Yeah, and I pointed out as much -- I fully expect and understand Pirates, Mets and Orioles fans to wonder what the big mopey deal is here. There'll be more explanation in part two; suffice it to say that there's a difference between the storied, attention-getting woes of those three teams and the fact that suffering with the Twins feels weirdly like suffering alone.

true. i dug the piece. i think as an indians fan i am just sniffy about our turf as the AL central's most active sadness factory

I get your point, but I don't know that "suffering" is the right word here- I would describe this more as the plight of the sports fan. Look, the Cubs and so forth may get lionized for being lovable losers, but that doesn't make losing lovable, you know what I mean? Sometimes, there's no honor in being shitty. Your team is just shitty, and you just have to wait around until they're not shitty anymore.

But that doesn't mean I didn't like this piece and what it stood for. I've got no exposure to the minor saints of Twins lore, but this piece has the power to introduce me to players who existed on the fringes of baseball's history. Using your experiences to make myths out of the Twins, even though they have no meaning to me, still adds to the richness of baseball's hagiographic history.

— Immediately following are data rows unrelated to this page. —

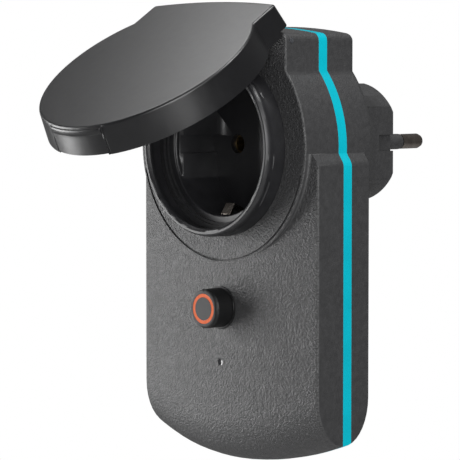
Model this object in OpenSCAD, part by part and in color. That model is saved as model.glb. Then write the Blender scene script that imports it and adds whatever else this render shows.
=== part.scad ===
// Outdoor smart plug: Schuko plug at the back, lidded Schuko socket and push button at the front.
// The origin is the middle of the plug's contact face, on the line between the two pins.
// +Y points into the wall, +Z up and +X to the right as the user sees it.
// A height h below is measured from the contact face towards the user, so y = -h.

/* [Housing] */
// Radius of the round upper housing
boss_r = 36.5; // [35:0.5:38]
// Half the width of the neck that carries the hinge
neck_half = 28; // [26:0.5:30]
// Highest point of the neck above the socket's centre
neck_top = 36.9; // [36.5:0.1:37.5]
// Radius of the neck's crowned top
neck_top_r = 172; // [120:1:250]
// Radius of the neck's two upper corners
neck_corner = 2.5; // [1.5:0.1:3]
// Height h of the round housing's rear face
boss_rear = 30.3; // [29.5:0.1:31]
// Height h of the round housing's front face
boss_front = 61.4; // [61:0.1:61.6]
// Half the width of the lower housing
body_half = 38.6; // [38.2:0.1:39.5]
// How far the lower housing reaches below the socket's centre
body_drop = 98.2; // [97.5:0.1:100]
// Height h of the lower housing's rear face
body_rear = 35.8; // [35.4:0.1:36]
// Height h of the lower housing's front face on its centre line
crown_front = 61.9; // [61.8:0.1:62.2]
// Radius of the front face, which is crowned from side to side
crown_r = 190; // [180:1:220]
// Radius of the bottom edge as seen from the front
bottom_r = 104; // [95:1:120]
// Rear and front heights h of the coloured band
band = [43.4, 47];
// Thickness of the housing walls
wall = 2.4; // [2.2:0.1:2.6]
// Radius of the rounding around the rear face
rear_round = 3; // [1:0.5:3]

/* [Socket] */
// Radius of the recess that takes a plug
recess_r = 21.5; // [21.5:0.1:22]
// Depth of the recess behind the front face
recess_depth = 16.4; // [16.2:0.1:17]
// Distance from the centre to the flats at the sides of the recess
recess_flat = 19; // [18.5:0.1:19.5]
// Outer radius of the collar that stands around the recess
collar_r = 27.8; // [27.5:0.1:28]
// How far the collar stands in front of the round housing
collar_out = 7.6; // [7:0.1:7.7]

/* [Plug] */
// Distance between the pins
pin_spacing = 19; // [19:0.1:19.2]
// Radius of a pin
pin_r = 2.4; // [2.35:0.01:2.45]
// Length of a pin beyond the contact face
pin_length = 19; // [18:0.1:20]
// Radius of the round plug
plug_r = 19.1; // [19:0.1:19.6]
// Distance from the centre to the flats at the sides of the plug
plug_flat = 15.5; // [15.2:0.1:16.5]

/* [Lid] */
// Opening angle of the lid at rest, measured from closed
lid_angle = 57.8; // [0:0.1:84.8]
// Height h of the closed lid's outer face
lid_front = 71.2; // [71.1:0.1:71.8]
// Gap between the closed lid's rim and the housing
lid_gap = 0.3; // [0.2:0.1:0.5]
// Thickness of the lid's walls at the rim
lid_wall = 2.2; // [2:0.1:2.4]
// Height h of the hinge axis
hinge_h = 58.8; // [58.6:0.1:59]
// Height of the hinge axis above the socket's centre
hinge_z = 32.6; // [32.5:0.1:32.8]
// Radius of the hinge pin
hinge_r = 0.8; // [0.7:0.05:0.9]

/* [Button and light] */
// How far the button's centre lies below the socket's centre
button_drop = 50; // [49:0.1:51]
// Radius of the button
button_r = 6.1; // [6:0.05:6.2]
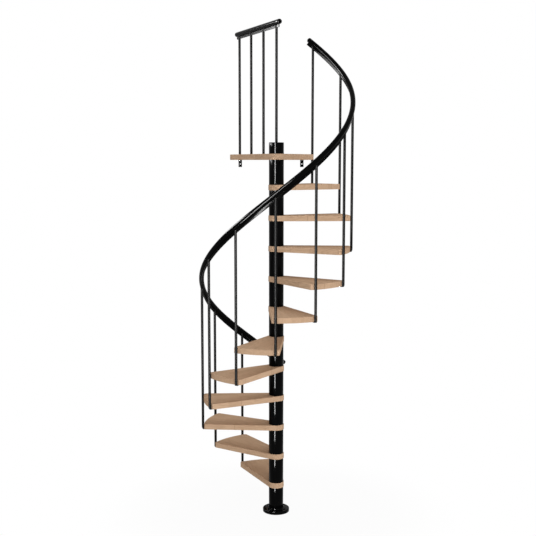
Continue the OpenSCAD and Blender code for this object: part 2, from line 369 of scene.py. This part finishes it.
def wood():
    """Oiled staves: rings and fibres along X, pores, seams and duller end grain."""
    material = bpy.data.materials.new("oiled_staves")
    graph = fresh(material)
    grain = graph.node("ShaderNodeAttribute", {"attribute_name": "grain"}, output="Vector")
    own_shift = graph.node("ShaderNodeAttribute", {"attribute_name": "grain_shift"},
                           output="Vector")
    grain = grain.vector("ADD", own_shift)
    end = graph.node("ShaderNodeAttribute", {"attribute_name": "end_grain"}, output="Fac")
    x, y, _ = grain.split()
    row = graph.math("FLOOR", y / STAVE_WIDTH)
    shift = graph.node("ShaderNodeTexWhiteNoise", {"noise_dimensions": "1D"},
                       {"W": row}, "Value")
    along = x / STAVE_LENGTH + shift
    cell = graph.join(graph.math("FLOOR", along), row, 0.0)
    luck = graph.node("ShaderNodeTexWhiteNoise", {"noise_dimensions": "3D"},
                      {"Vector": cell}, "Color")
    tone = luck.split()[0]
    own = grain.vector("ADD", luck.vector("MULTIPLY", STAVE_JUMP))
    arch = own.vector("MULTIPLY", FIGURE).noise(1.0, 1.5)
    rings = (graph.math("SINE", arch * RINGS_PER_FIGURE) * 0.5 + 0.5) ** 2.2
    fibres = own.vector("MULTIPLY", FIBRES).noise(1.0, 3.0)
    pores = own.vector("MULTIPLY", PORES).noise(1.0, 1.0).step(0.62, 0.74)
    cut = own.vector("MULTIPLY", SAW_MARKS).noise(1.0, 2.0)
    seam_y = graph.math("PINGPONG", y / STAVE_WIDTH, 0.5) * STAVE_WIDTH
    seam_x = graph.math("PINGPONG", along, 0.5) * STAVE_LENGTH
    seam = 1 - graph.math("MINIMUM", seam_y, seam_x).step(*SEAM)
    colour = (rings * 0.35 + tone * 0.45).mix(WOOD_PALE, WOOD_WARM)
    colour = (fibres.step(0.45, 0.75) * 0.30).mix(colour, WOOD_WARM)
    colour = (pores * 0.35 * (1 - end)).mix(colour, WOOD_DARK)
    colour = (end * (0.18 + 0.25 * cut)).mix(colour, WOOD_WARM)
    colour = (seam * 0.45).mix(colour, WOOD_DARK)
    height = fibres * 0.5 - pores * 0.5 - seam + end * cut * 0.5
    finish_node(graph, Base_Color=colour, Roughness=0.56 + 0.10 * fibres + 0.08 * end,
                Normal=bump(graph, height, GRAIN_DEPTH), Specular_IOR_Level=0.0)
    return material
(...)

It's quite simple, the Twins play in 'flyover territory' and therefore no one from the East or West Coasts and MUCH, MUCH, MUCH more importantly no one from ESPN gives a fuck about them. The Pirates/Mets/Oriioles all play within a days drive from NYC/ESPN world headquarters, therefore they are going to suck up more attention.

Fuck, last night ESPN was sucking the flaccid dong of the Yankees/Red Sox game overhyping it like crazy making it seem like this was a tense game between two teams fighting it out for the division title, when nothing could be further from the truth.

The Red Sox managed the semi-unique feat of imploding as a team BEFORE the season even started and were out of playoff contention by the end of the second week of the season, yet ESPN keeps trying to pound it in my face that the SAWX are still in it.

FUCK.

THAT.

And fuck this bullshit lie that the SAWX or ANY other major pro sports franchise has a record (insert completely bullshit lie number) of games sold out in a row.